Norwegians have been weaving strong threads into Minneapolis culture, politics and business for more than a century. But, somehow, they've never had a central gathering place.

That's about to change with Norway House, a $10 million development that will see an education center and a new conference and event center rise up next to the Mindekirke, the 84-year-old Lutheran church off E. Franklin Avenue.

"If you think of the Swedish Institute, we're trying to do that for Norwegians," said David Hakensen, Norway House board member.

The project was first proposed in 2004 by Royal Norwegian Consul Thor Johansen as the Minneapolis consulate was being closed. In that context, Hakensen said, the idea was a "challenge to the community" to keep celebrating its ties to Norway and to focus on the achievements of Norwegians in the United States and Minneapolis in particular.

Since then, Norway House has been an organization without a home. But it took its first major step toward a bricks-and-mortar reality in May with the purchase of the Wings Financial building at 913 E. Franklin Av. Norway House now has an office in that building, which the credit union will vacate next year.

That building will become the Norway House Education Center, while a new, 15,000-square-foot building adjacent to the Mindekirken and the Education Center will serve as the Conference and Event Center, with a banquet hall, cafe, gift shop, classroom and meeting room and exhibit and performance space.

Norway House, as an organization, currently sponsors the Edvard Grieg Society, highlighting the music of the Norwegian composer; a peace initiative featuring speakers who focus on peacemaking, and the Midtsommer Celebration, a family-and-friends event that also commemorates accomplishments of notable Norwegian-Americans.

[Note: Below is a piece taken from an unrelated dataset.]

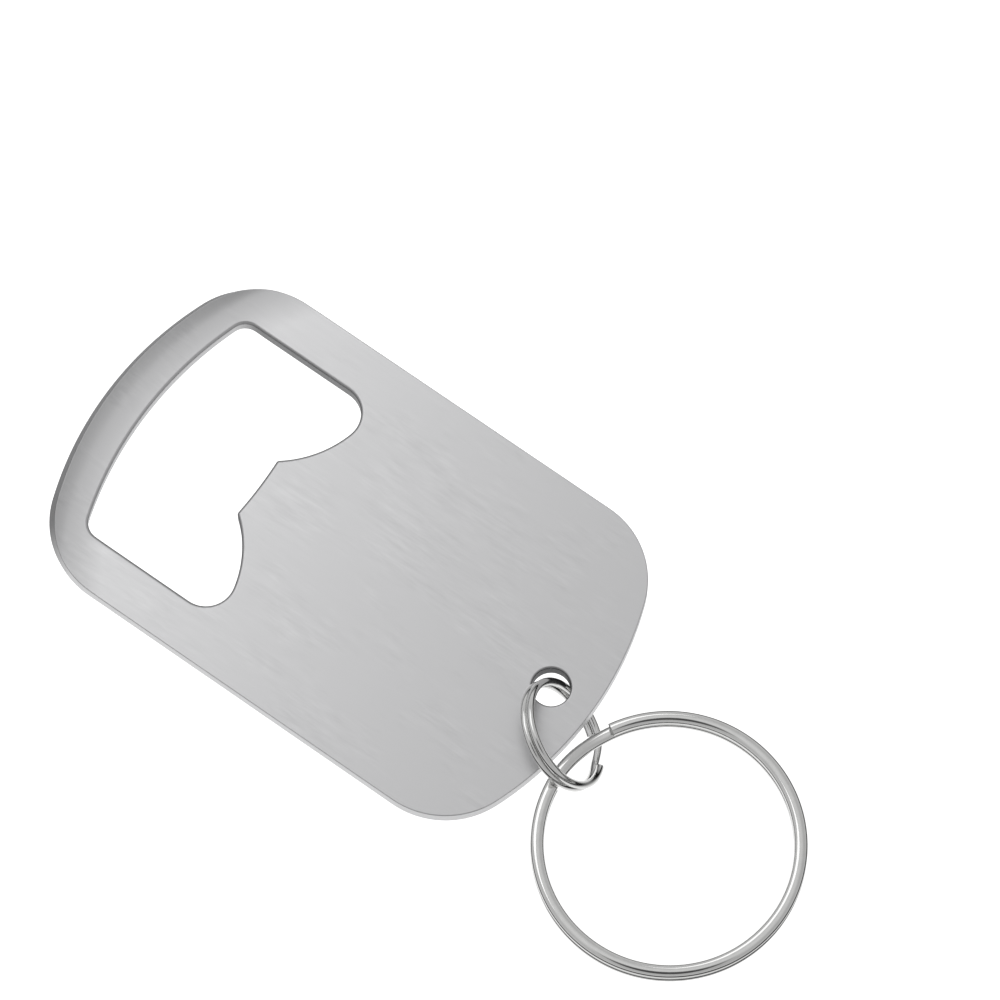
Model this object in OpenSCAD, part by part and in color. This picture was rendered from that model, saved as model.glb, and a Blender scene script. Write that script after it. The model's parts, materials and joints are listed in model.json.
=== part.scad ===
// Keychain bottle opener: a flat stamped steel plate with a window and a tooth for crown
// caps, a small split ring through the hole at its foot, and a larger split ring for keys.
//
// Frame: X across the plate, Y along it from the key rings towards the head bar, Z up
// through the sheet. The origin is the middle of the plate, on its flat underside.

/* [Plate] */
// Width of the plate
plate_w = 38; // [36:0.5:44]
// Length of the plate between the crowns of its two end arcs
plate_len = 60.5; // [58:0.5:66]
// Thickness of the steel sheet
sheet_t = 1.8; // [1.5:0.1:2]
// Radius of the arc that forms each end of the plate
end_r = 37; // [34:1:42]
// Radius of the plate's four outer corners
corner_r = 9.3; // [7:0.1:10]

/* [Lip of the head bar] */
// Radius of the gentle bend that starts the lip, on the upper face
lean_r = 30; // [20:1:40]
// Angle that the gentle bend reaches
lean_deg = 8; // [5:1:9]
// Radius of the tighter bend that ends the lip, on the upper face
lip_r = 6; // [4:0.5:8]
// Angle of the sheet at the very end of the lip
lip_deg = 24; // [16:1:28]

/* [Cap window] */
// Width of the window between its two side bars
window_w = 27.8; // [26:0.2:29]
// Width of the head bar on the centre line
head_bar = 4.7; // [4:0.1:5.5]
// Radius of the window's edge along the head bar
window_end_r = 40; // [36:1:48]
// Radius of the window's two corners at the head bar
window_corner_r = 1.8; // [1:0.1:2.4]
// Distance from the tips of the tooth to the crown of the window's edge at the head bar
bite = 14.1; // [13:0.1:15]
// Width of the tooth between its two tips
tooth_w = 7; // [6:0.2:9]
// Radius of the shallow curve along the front of the tooth
tooth_front_r = 45; // [30:1:80]
// Radius of the hollow on each side of the tooth
hollow_r = 12.2; // [11.4:0.1:13]
// Distance from the window's side to the centre of a hollow's arc
hollow_in = 0.7; // [0:0.1:1.5]
// Radius where a hollow meets the side bar
hollow_corner_r = 3; // [2:0.1:3.5]

/* [Ring hole] */
// Diameter of the hole for the connector ring
hole_d = 4; // [4:0.1:4.4]
// Distance from the hole's centre to the crown of the foot arc
hole_in = 4.85; // [4.8:0.05:5]

/* [Connector ring] */
// Outer diameter of the small split ring
connector_od = 12; // [12:0.1:12.6]
// Thickness of its wire, in the ring's plane and across it
connector_wire = 0.8; // [0.7:0.05:0.8]
// Angle between the ring's plane and the plate
connector_tilt = 52; // [51:1:56]
// Angle about the hole from the plate's centre line to the ring's centre
connector_bearing = 41; // [38:1:43]
// Distance from the hole's axis to the ring's centre
connector_reach = 4.9; // [4.8:0.05:5]

/* [Key ring] */
// Outer diameter of the large split ring
key_ring_od = 28; // [28:0.5:32]
// Width of its wire in the ring's plane
key_wire_w = 1.4; // [1.2:0.1:1.5]
// Height of each of its two turns
key_wire_h = 1.1; // [0.9:0.1:1.1]
// Distance of the ring's centre to the left of the plate's centre line
key_ring_left = 6.4; // [6:0.1:6.8]
// Distance from the crown of the foot arc to the ring's centre along the plate
key_ring_out = 14.25; // [14.1:0.05:14.4]
// Height of the ring's middle plane above the plate's underside
key_ring_z = 0.45; // [0.3:0.05:0.6]

/* [Hidden] */
$fn = 96;
arc_steps = 14;
wire_sides = 12;
stations = 180;
turn_gap = 0.04;
end_gap = 0.8;

head_y = plate_len / 2;
foot_y = -plate_len / 2;
hole_y = foot_y + hole_in;
window_y = head_y - head_bar;
tip_y = window_y - bite;
hollow_x = window_w / 2 - hollow_in;
hollow_y = tip_y + sqrt(pow(hollow_r, 2) - pow(hollow_x - tooth_w / 2, 2));
bearing = -90 - connector_bearing;

// Points along an arc about a centre, from one angle to another.
function arc(centre, r, from, to) =
    [for (i = [0:arc_steps])
        let (a = from + (to - from) * i / arc_steps)
        centre + r * [cos(a), sin(a)]];

// Direction from the origin to a point, as an angle.
function heading(p) = atan2(p[1], p[0]);

// One arched end: a corner on the right, the long arc, a corner on the left.
// The circle of each corner touches the side line and the long arc from inside.
function arched_end(half_w, r, big, crown) =
    let (
        cx = half_w - r,
        rise = sqrt(pow(big - r, 2) - pow(cx, 2)),
        middle = [0, crown - big],
        a = heading([cx, rise])
    )
    concat(
        arc(middle + [cx, rise], r, 0, a),
        arc(middle, big, a, 180 - a),
        arc(middle + [-cx, rise], r, 180 - a, 180)
    );

// One hollow of the window, on the left of the tooth, from the side bar to the tooth tip.
function left_hollow() =
    let (
        middle = [-hollow_x, hollow_y],
        cx = hollow_corner_r - window_w / 2,
        drop = sqrt(pow(hollow_r - hollow_corner_r, 2) - pow(cx + hollow_x, 2)),
        a = 360 + heading([cx + hollow_x, -drop]),
        tip = 360 + heading([hollow_x - tooth_w / 2, tip_y - hollow_y])
    )
    concat(
        arc([cx, hollow_y - drop], hollow_corner_r, 180, a),
        arc(middle, hollow_r, a, tip)
    );

module plate_outline() {
    // The head is drawn a little long here: the lip's own end face trims it.
    head = arched_end(plate_w / 2, corner_r, end_r, head_y + 0.3);
    foot = arched_end(plate_w / 2, corner_r, end_r, -foot_y);
    polygon(concat(head, -1 * foot));
}

module cap_window() {
    left = left_hollow();
    last = len(left) - 1;
    right = [for (i = [0:last]) [-left[last - i][0], left[last - i][1]]];
    half = asin(tooth_w / 2 / tooth_front_r);
    front = arc([0, tip_y + tooth_front_r * cos(half)], tooth_front_r, 270 - half, 270 + half);
    inner = [for (i = [1:arc_steps - 1]) front[i]];
    top = arched_end(window_w / 2, window_corner_r, window_end_r, window_y);
    polygon(concat(top, left, inner, right));
}

// Section of the sheet from the middle of the head arc outwards: flat, then bent up.
module sheet_section() {
    bend_x = lean_r - lip_r;
    length = bend_x * sin(lean_deg) + (lip_r + sheet_t) * sin(lip_deg);
    flat = end_r - length;
    lean = [flat, sheet_t + lean_r];
    lip = lean + bend_x * [sin(lean_deg), -cos(lean_deg)];
    lean_bottom = bend(lean, lean_r + sheet_t, 0, lean_deg, 4);
    lip_bottom = bend(lip, lip_r + sheet_t, lean_deg, lip_deg, 6);
    lip_top = bend(lip, lip_r, lip_deg, lean_deg, 6);
    lean_top = bend(lean, lean_r, lean_deg, 0, 4);
    polygon(concat([[0, 0]], lean_bottom, lip_bottom, lip_top, lean_top, [[0, sheet_t]]));
}

// Points of a bend in the section, from just after its first angle to its last.
function bend(centre, r, from, to, steps) =
    [for (i = [from == 0 || from == lip_deg ? 0 : 1 : steps])
        let (a = from + (to - from) * i / steps)
        centre + r * [sin(a), -cos(a)]];

module opener_plate() {
    color("Silver")
    difference() {
        intersection() {
            translate([0, 0, -1])
                linear_extrude(height = sheet_t + 5)
                    difference() {
                        plate_outline();
                        cap_window();
                    }
            translate([0, head_y - end_r, 0])
                rotate_extrude()
                    sheet_section();
        }
        translate([0, hole_y, -1])
            cylinder(d = hole_d, h = sheet_t + 2);
    }
}

// A split ring: flattened wire wound twice, the lower turn rising to the upper one.
// The rise is centred on the local X axis turned by jog_at, and covers jog degrees.
module split_ring(od, wire_w, wire_h, jog_at, jog) {
    mean = (od - wire_w) / 2;
    pitch = wire_h + turn_gap;
    first = jog / 2 + end_gap;
    n = wire_sides;
    points = [for (k = [0:stations])
        let (
            a = first + (720 - 2 * first) * k / stations,
            t = max(0, min(1, (a - 360) / jog + 0.5)),
            z = pitch * (t * t * (3 - 2 * t) - 0.5)
        )
        for (i = [0:n - 1])
            let (c = cos(360 * i / n), s = sin(360 * i / n),
                r = mean + wire_w / 2 * sign(c) * pow(abs(c), 2 / 3))
            [r * cos(a + jog_at), r * sin(a + jog_at),
                z + wire_h / 2 * sign(s) * pow(abs(s), 2 / 3)]];
    skin = [for (k = [0:stations - 1]) for (i = [0:n - 1])
        let (p = k * n + i, q = k * n + (i + 1) % n)
        each [[p, q, q + n], [p, q + n, p + n]]];
    start_cap = [for (i = [1:n - 2]) [0, i + 1, i]];
    b = stations * n;
    end_cap = [for (i = [1:n - 2]) [b, b + i, b + i + 1]];
    polyhedron(points, concat(skin, start_cap, end_cap));
}

module connector_ring() {
    color("Gainsboro")
    translate([0, hole_y, sheet_t / 2])
        rotate([0, 0, bearing])
            translate([connector_reach, 0, 0])
                rotate([-connector_tilt, 0, 0])
                    split_ring(connector_od, connector_wire, connector_wire, 75, 40);
}

module key_ring() {
    color("Gainsboro")
    translate([-key_ring_left, foot_y - key_ring_out, key_ring_z])
        split_ring(key_ring_od, key_wire_w, key_wire_h, 79.5, 35);
}

opener_plate();
connector_ring();
key_ring();
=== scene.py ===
# %% [markdown]
# # A keychain bottle opener
#
# The opener is three loose pieces of steel: a stamped plate, a small split ring through the
# hole at its foot, and a larger split ring for the keys. The frame loaded here says where
# each one sits. This lesson builds each piece again as a fine surface, worked out with
# numpy, and gives it the finish of the real metal.

# %% Load the frame and the tools
import bpy
import json
import numpy as np
from mathutils import Matrix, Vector
from mathutils.geometry import delaunay_2d_cdt


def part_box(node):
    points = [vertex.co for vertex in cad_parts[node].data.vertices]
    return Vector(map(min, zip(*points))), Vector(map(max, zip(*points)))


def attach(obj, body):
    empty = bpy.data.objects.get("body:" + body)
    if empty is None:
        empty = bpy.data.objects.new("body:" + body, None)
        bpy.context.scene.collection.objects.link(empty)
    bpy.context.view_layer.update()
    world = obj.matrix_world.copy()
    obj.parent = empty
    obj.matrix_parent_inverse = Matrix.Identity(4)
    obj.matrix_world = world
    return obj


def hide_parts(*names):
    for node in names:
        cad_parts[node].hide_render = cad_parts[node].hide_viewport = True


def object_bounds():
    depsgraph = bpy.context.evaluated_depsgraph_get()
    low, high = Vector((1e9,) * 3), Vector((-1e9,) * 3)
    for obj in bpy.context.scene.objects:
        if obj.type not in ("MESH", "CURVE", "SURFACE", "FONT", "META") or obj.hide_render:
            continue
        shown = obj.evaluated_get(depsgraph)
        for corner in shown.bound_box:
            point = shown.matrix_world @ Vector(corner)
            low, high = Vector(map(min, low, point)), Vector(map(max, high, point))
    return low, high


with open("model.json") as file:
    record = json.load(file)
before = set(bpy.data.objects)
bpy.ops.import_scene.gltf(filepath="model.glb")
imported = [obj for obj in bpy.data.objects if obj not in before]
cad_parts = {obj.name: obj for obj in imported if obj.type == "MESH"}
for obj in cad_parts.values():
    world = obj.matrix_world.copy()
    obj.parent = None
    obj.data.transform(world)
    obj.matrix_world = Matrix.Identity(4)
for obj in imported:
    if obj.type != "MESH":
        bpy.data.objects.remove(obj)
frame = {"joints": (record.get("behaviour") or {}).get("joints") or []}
cad_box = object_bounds()
MM = 0.001
plate_box = np.array(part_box("opener_plate")) / MM
key_box = np.array(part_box("key_ring")) / MM
joints = {j["name"]: j for j in frame["joints"]}
print("plate box in mm", plate_box.round(2).tolist())

# %% [markdown]
# ## The camera
#
# The opener lies flat and is seen from high above, a little from one side. A long lens from
# far away keeps the plate's sides almost parallel. The camera is placed from two angles, a
# distance and the point that the middle of the view falls on.

# %% Place the camera
azimuth, elevation = np.radians([-54.5, 71.7])
distance = 800 * MM
look_at = np.array([13.7, -9.25, 0]) * MM
sa, ca = np.sin(azimuth), np.cos(azimuth)
se, ce = np.sin(elevation), np.cos(elevation)
right = np.array([ca, sa, 0])
up = np.array([-sa * se, ca * se, ce])
back = np.array([sa * ce, -ca * ce, se])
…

Norway House is distinct from the Sons of Norway, an international, membership organization founded in Minneapolis in 1895, which today is an insurance company with some emphasis on heritage preservation. Indeed, Hakensen acknowledged that Norwegians in Minneapolis have formed many cultural and social organizations over the years, but that they tended to grow independently.

"They were knitted together, but not around a central place," he said. "That was one of the things people have come to realize we really needed to have — a central gathering spot."

Norway House will be located in a part of Minneapolis once dominated by Norwegian immigrants, but where East Africans are becoming the primary ethnic group. In that, he said, it will honor the neighborhood's longtime role as a home to newcomers.